Friday 14:45–15:30 in Hall 4

Accelerating Python Analytics by In-Database Processing

Edouard Fouché

Audience level:
Novice

Description

Python Analytics can be accelerated using SQL- Pushdowns to benefit from in-database performance-enhancing features such as column-stores and parallel processing. We will show the benefits of this approach and present ibmdbpy, a prototype which provides a Python interface for data manipulation and in-database algorithms in IBM DB2 and IBM dashDB on Bluemix .

Abstract

The Python ecosystem is very rich and provides intuitive tools for data analysis.
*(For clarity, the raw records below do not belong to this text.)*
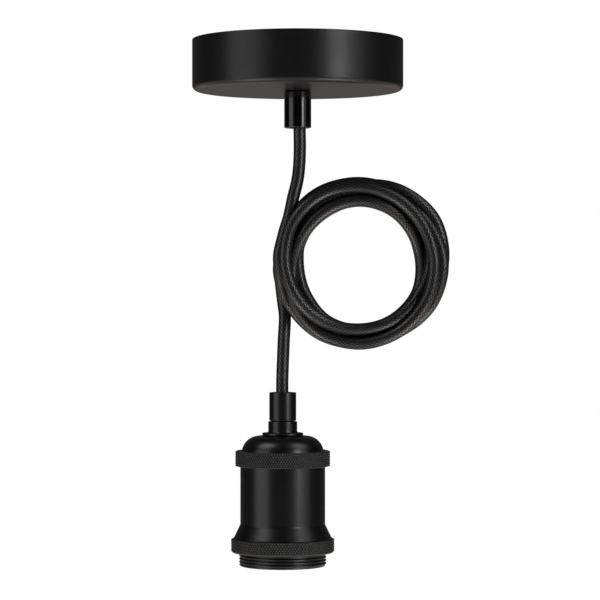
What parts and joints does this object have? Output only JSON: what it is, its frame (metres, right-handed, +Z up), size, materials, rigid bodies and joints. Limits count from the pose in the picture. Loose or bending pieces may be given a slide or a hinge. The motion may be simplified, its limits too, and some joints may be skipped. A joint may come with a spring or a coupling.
{
  "type": "pendant light",
  "caption": "Black pendant light with a round ceiling cup, a coiled textile cord and a metal lampholder with knurled rings and a threaded end.",
  "frame": {"origin": "middle of the ceiling strap's top face, which lies against the ceiling", "axes": "+Z up, out of the strap's top face; +X to the right as the coil is seen; +Y away from the viewer"},
  "size_m": [0.1213, 0.1, 0.2491],
  "materials": {
    "powder_coat": "satin black powder coat",
    "satin_black": "satin black over turned metal",
    "knurled_black": "matt black over fine diamond knurling",
    "gloss_plastic": "gloss black moulded plastic",
    "black_textile": "fine black textile braid",
    "zinc_steel": "zinc-plated steel",
    "black_screw": "blackened steel",
    "brass": "plain brass",
    "nickel": "nickel-plated sheet",
    "nylon": "natural white nylon",
    "ceramic": "glazed white ceramic",
    "live_brown": "brown insulation",
    "neutral_blue": "blue insulation",
    "earth_green": "green and yellow insulation"
  },
  "bodies": {
    "root": {"canopy": "powder_coat", "lower_grip": "satin_black", "neck_bush": "satin_black", "dome_cap": "satin_black", "body_shell": "satin_black", "upper_ring": "knurled_black", "shade_ring": "knurled_black", "upper_grip": "gloss_plastic", "upper_grip_screw": "gloss_plastic", "cord_upper": "black_textile", "cord_coil": "black_textile", "cord_lower": "black_textile", "ceiling_bracket": "zinc_steel", "upper_washer": "zinc_steel", "upper_locknut": "zinc_steel", "terminal_block_screw": "zinc_steel", "cap_nut": "zinc_steel", "canopy_screw_left": "black_screw", "canopy_screw_right": "black_screw", "lower_grip_screw": "black_screw", "terminal_tube_live": "brass", "terminal_tube_neutral": "brass", "clamp_screw_live_in": "brass", "clamp_screw_live_out": "brass", "clamp_screw_neutral_in": "brass", "clamp_screw_neutral_out": "brass", "ceiling_earth_screw": "brass", "centre_contact": "brass", "contact_rivet": "brass", "shell_rivet_front": "brass", "shell_rivet_back": "brass", "terminal_plate_live": "brass", "terminal_plate_neutral": "brass", "terminal_screw_live": "brass", "terminal_screw_neutral": "brass", "holder_earth_screw": "brass", "ceiling_earth_lug": "nickel", "screw_shell": "nickel", "holder_earth_tag": "nickel", "terminal_block": "nylon", "insert": "ceramic", "upper_core_live": "live_brown", "lower_core_live": "live_brown", "upper_core_neutral": "neutral_blue", "lower_core_neutral": "neutral_blue", "upper_core_earth": "earth_green", "lower_core_earth": "earth_green"}
  },
  "joints": []
}
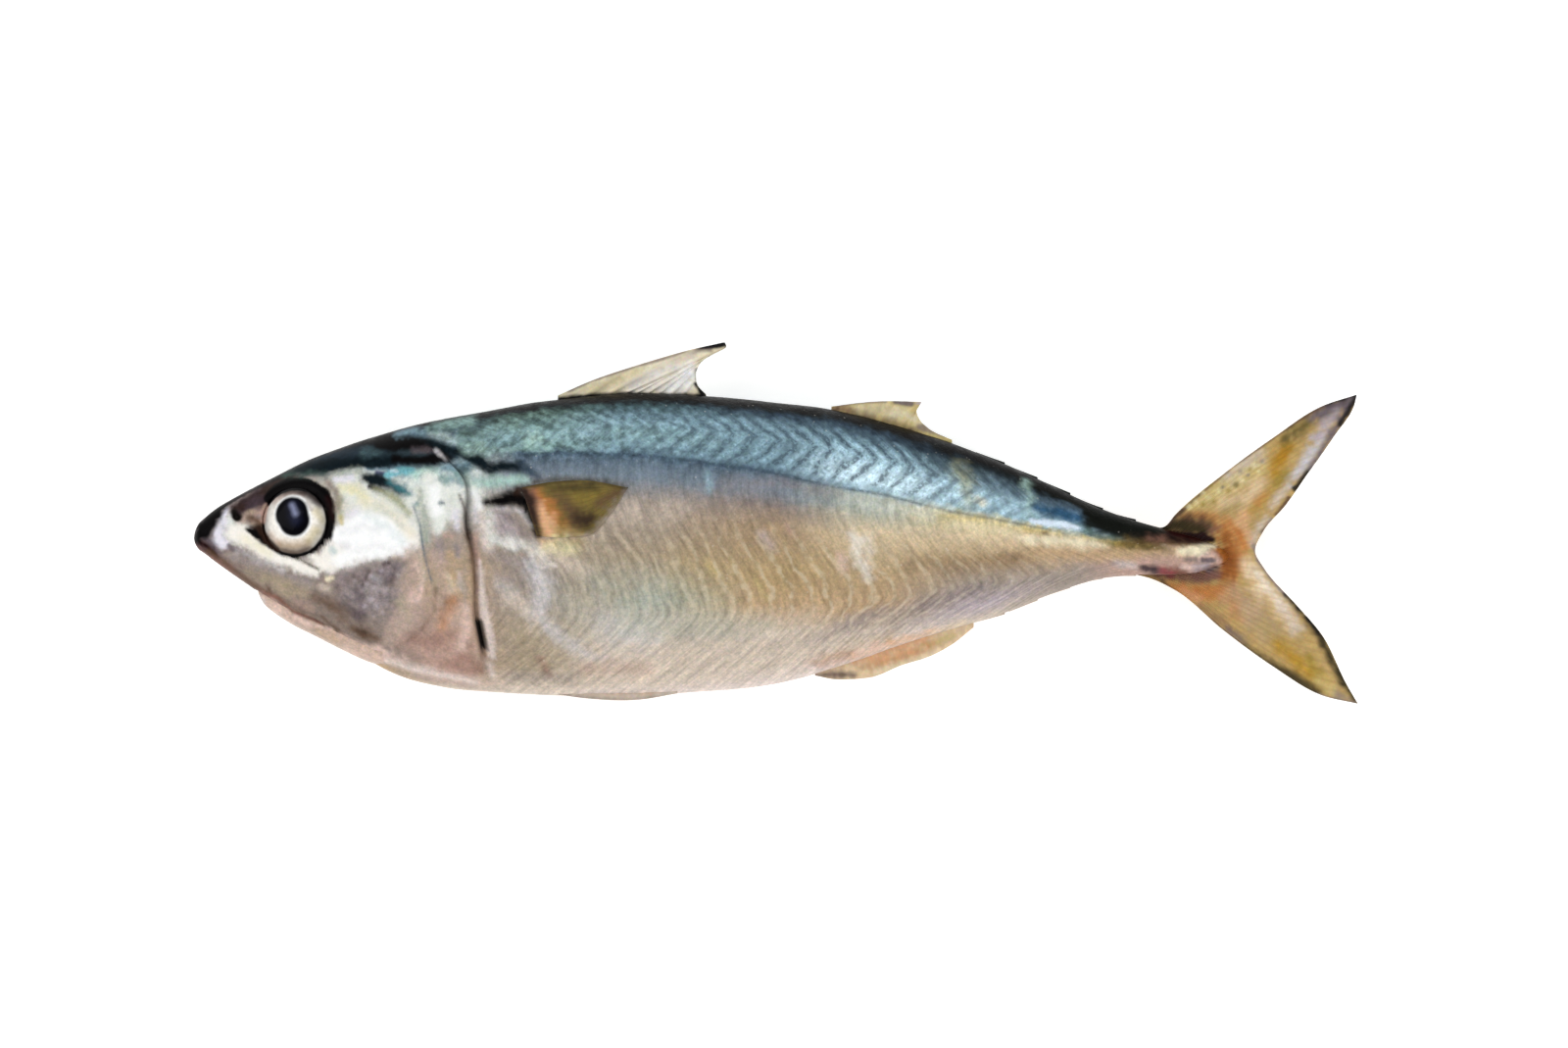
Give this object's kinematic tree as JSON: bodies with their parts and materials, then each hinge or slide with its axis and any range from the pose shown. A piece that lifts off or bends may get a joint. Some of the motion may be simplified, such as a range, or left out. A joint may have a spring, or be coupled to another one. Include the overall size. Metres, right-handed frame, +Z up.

However, most Python libraries require the data to be extracted from the database to working memory and resources are limited by computational power and memory. Analyzing a large amount of data is often impractical or even impossible. Ibmdbpy is an open-source Python package, developed by IBM, which provides a Python interface for data manipulation and machine learning algorithms such as Kmeans or Linear Regression to make working with databases more efficient by seamlessly pushing operations into the underlying database for execution. This does not only lift the memory limit of Python, but also allows users to profit from performance-enhancing features of the database management system. Ibmdbpy is designed for IBM DB2 and IBM dashDB, a database system available on IBM BlueMix, the IBM cloud application development and analytics platform. Via remote connection, user operations can benefit from in-database specific features, such as columnar technology and parallel processing, without having to interact with the database explicitly. Some in-database functions additionally use lazy loading to load only parts of the data that are actually required to further increase efficiency. Keeping the data in the database also avoids security issues that are associated with extracting data and ensures that the data that is being analyzed is as current as possible. Ibmdbpy can be used by Python developers with very little additional knowledge, since it imitates the well-known interface of Pandas library for data manipulation and Scikit-learn library for machine learning algorithms. Ibmdbpy provides a great runtime advantage for operations on medium to large dataset, i.e. on tables that have 1 million rows or more. Providing a Python interface for databases allows to bridge the gap between data warehousing platform and end-user environment, so that developers can benefit both from the expressivity of Python and from the speed-up provided by SQL execution in the database, which can be run on a cluster. In this talk, we will show the advantages of such approach for scaling Python analytics and do a short demo of data analysis with ibmdbpy.